### Provided material
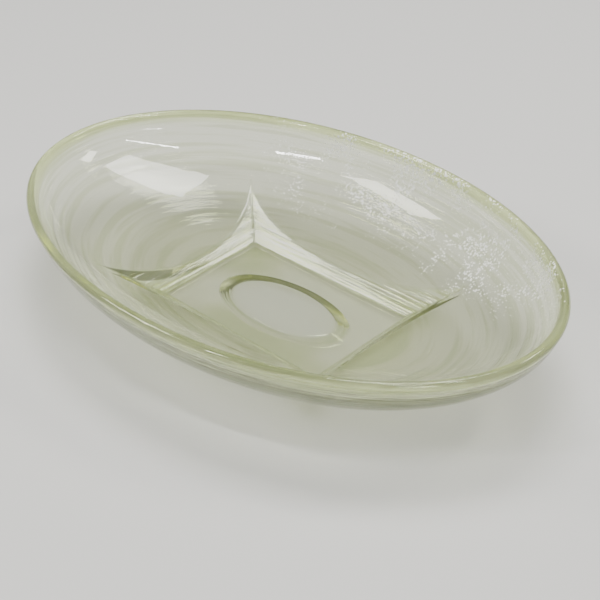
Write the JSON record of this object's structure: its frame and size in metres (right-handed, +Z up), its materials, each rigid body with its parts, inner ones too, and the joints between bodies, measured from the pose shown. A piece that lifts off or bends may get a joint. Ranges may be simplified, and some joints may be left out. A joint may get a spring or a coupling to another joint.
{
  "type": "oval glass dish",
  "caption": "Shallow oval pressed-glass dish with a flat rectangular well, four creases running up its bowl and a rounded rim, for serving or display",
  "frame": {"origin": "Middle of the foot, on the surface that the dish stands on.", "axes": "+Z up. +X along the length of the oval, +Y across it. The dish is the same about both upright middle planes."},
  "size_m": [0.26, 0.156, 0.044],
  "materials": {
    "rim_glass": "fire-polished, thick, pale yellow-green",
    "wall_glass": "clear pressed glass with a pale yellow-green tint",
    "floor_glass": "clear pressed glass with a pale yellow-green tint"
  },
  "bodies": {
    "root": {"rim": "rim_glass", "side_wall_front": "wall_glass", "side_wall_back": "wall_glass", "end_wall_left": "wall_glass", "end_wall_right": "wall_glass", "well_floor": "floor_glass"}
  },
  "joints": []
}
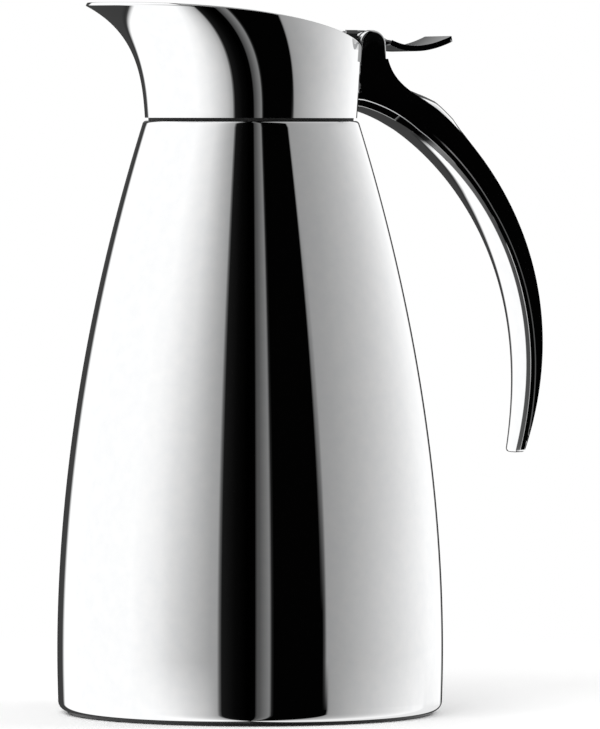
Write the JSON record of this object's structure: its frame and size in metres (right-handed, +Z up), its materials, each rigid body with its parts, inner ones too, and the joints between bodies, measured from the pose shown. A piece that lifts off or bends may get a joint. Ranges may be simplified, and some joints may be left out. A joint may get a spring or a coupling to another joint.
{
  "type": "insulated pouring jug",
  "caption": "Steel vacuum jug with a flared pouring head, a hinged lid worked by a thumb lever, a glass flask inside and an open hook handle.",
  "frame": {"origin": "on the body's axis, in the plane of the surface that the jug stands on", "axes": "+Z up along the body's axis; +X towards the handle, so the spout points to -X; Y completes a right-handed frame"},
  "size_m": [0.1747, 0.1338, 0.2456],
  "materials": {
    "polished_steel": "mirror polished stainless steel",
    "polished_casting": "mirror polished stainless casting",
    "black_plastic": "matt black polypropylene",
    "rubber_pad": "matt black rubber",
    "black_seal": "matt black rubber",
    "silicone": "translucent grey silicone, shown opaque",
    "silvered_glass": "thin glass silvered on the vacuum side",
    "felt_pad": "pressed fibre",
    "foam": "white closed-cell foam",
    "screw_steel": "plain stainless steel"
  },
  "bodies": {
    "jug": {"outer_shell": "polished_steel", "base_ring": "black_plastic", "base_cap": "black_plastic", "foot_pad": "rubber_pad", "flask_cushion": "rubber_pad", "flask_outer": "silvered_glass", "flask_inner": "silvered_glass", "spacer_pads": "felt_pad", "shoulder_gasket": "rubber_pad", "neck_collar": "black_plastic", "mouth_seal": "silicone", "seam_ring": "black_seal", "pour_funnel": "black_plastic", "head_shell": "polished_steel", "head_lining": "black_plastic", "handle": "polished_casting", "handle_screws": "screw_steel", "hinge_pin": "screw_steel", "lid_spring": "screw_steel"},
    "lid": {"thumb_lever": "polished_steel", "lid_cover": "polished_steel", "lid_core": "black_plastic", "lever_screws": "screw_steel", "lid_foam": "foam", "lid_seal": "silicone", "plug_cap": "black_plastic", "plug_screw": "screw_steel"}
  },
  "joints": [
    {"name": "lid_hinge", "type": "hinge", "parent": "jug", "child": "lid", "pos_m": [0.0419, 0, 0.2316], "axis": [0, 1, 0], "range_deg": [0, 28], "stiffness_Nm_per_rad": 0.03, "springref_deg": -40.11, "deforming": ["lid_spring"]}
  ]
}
######
Given task: Restate every record exactly, leaving nothing out.

Output:
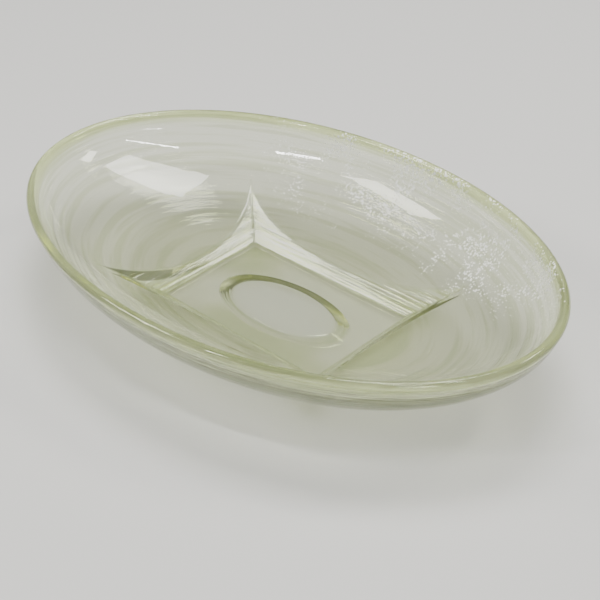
Write the JSON record of this object's structure: its frame and size in metres (right-handed, +Z up), its materials, each rigid body with its parts, inner ones too, and the joints between bodies, measured from the pose shown. A piece that lifts off or bends may get a joint. Ranges may be simplified, and some joints may be left out. A joint may get a spring or a coupling to another joint.
{
  "type": "oval glass dish",
  "caption": "Shallow oval pressed-glass dish with a flat rectangular well, four creases running up its bowl and a rounded rim, for serving or display",
  "frame": {"origin": "Middle of the foot, on the surface that the dish stands on.", "axes": "+Z up. +X along the length of the oval, +Y across it. The dish is the same about both upright middle planes."},
  "size_m": [0.26, 0.156, 0.044],
  "materials": {
    "rim_glass": "fire-polished, thick, pale yellow-green",
    "wall_glass": "clear pressed glass with a pale yellow-green tint",
    "floor_glass": "clear pressed glass with a pale yellow-green tint"
  },
  "bodies": {
    "root": {"rim": "rim_glass", "side_wall_front": "wall_glass", "side_wall_back": "wall_glass", "end_wall_left": "wall_glass", "end_wall_right": "wall_glass", "well_floor": "floor_glass"}
  },
  "joints": []
}
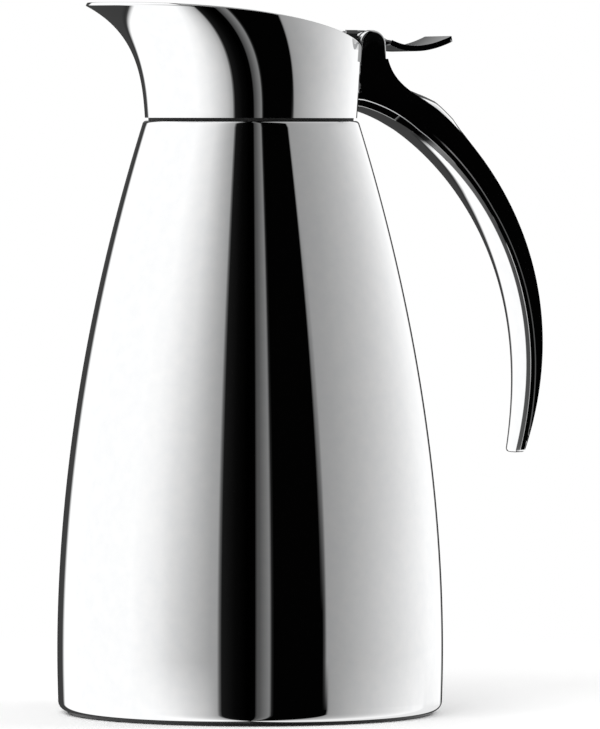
Write the JSON record of this object's structure: its frame and size in metres (right-handed, +Z up), its materials, each rigid body with its parts, inner ones too, and the joints between bodies, measured from the pose shown. A piece that lifts off or bends may get a joint. Ranges may be simplified, and some joints may be left out. A joint may get a spring or a coupling to another joint.
{
  "type": "insulated pouring jug",
  "caption": "Steel vacuum jug with a flared pouring head, a hinged lid worked by a thumb lever, a glass flask inside and an open hook handle.",
  "frame": {"origin": "on the body's axis, in the plane of the surface that the jug stands on", "axes": "+Z up along the body's axis; +X towards the handle, so the spout points to -X; Y completes a right-handed frame"},
  "size_m": [0.1747, 0.1338, 0.2456],
  "materials": {
    "polished_steel": "mirror polished stainless steel",
    "polished_casting": "mirror polished stainless casting",
    "black_plastic": "matt black polypropylene",
    "rubber_pad": "matt black rubber",
    "black_seal": "matt black rubber",
    "silicone": "translucent grey silicone, shown opaque",
    "silvered_glass": "thin glass silvered on the vacuum side",
    "felt_pad": "pressed fibre",
    "foam": "white closed-cell foam",
    "screw_steel": "plain stainless steel"
  },
  "bodies": {
    "jug": {"outer_shell": "polished_steel", "base_ring": "black_plastic", "base_cap": "black_plastic", "foot_pad": "rubber_pad", "flask_cushion": "rubber_pad", "flask_outer": "silvered_glass", "flask_inner": "silvered_glass", "spacer_pads": "felt_pad", "shoulder_gasket": "rubber_pad", "neck_collar": "black_plastic", "mouth_seal": "silicone", "seam_ring": "black_seal", "pour_funnel": "black_plastic", "head_shell": "polished_steel", "head_lining": "black_plastic", "handle": "polished_casting", "handle_screws": "screw_steel", "hinge_pin": "screw_steel", "lid_spring": "screw_steel"},
    "lid": {"thumb_lever": "polished_steel", "lid_cover": "polished_steel", "lid_core": "black_plastic", "lever_screws": "screw_steel", "lid_foam": "foam", "lid_seal": "silicone", "plug_cap": "black_plastic", "plug_screw": "screw_steel"}
  },
  "joints": [
    {"name": "lid_hinge", "type": "hinge", "parent": "jug", "child": "lid", "pos_m": [0.0419, 0, 0.2316], "axis": [0, 1, 0], "range_deg": [0, 28], "stiffness_Nm_per_rad": 0.03, "springref_deg": -40.11, "deforming": ["lid_spring"]}
  ]
}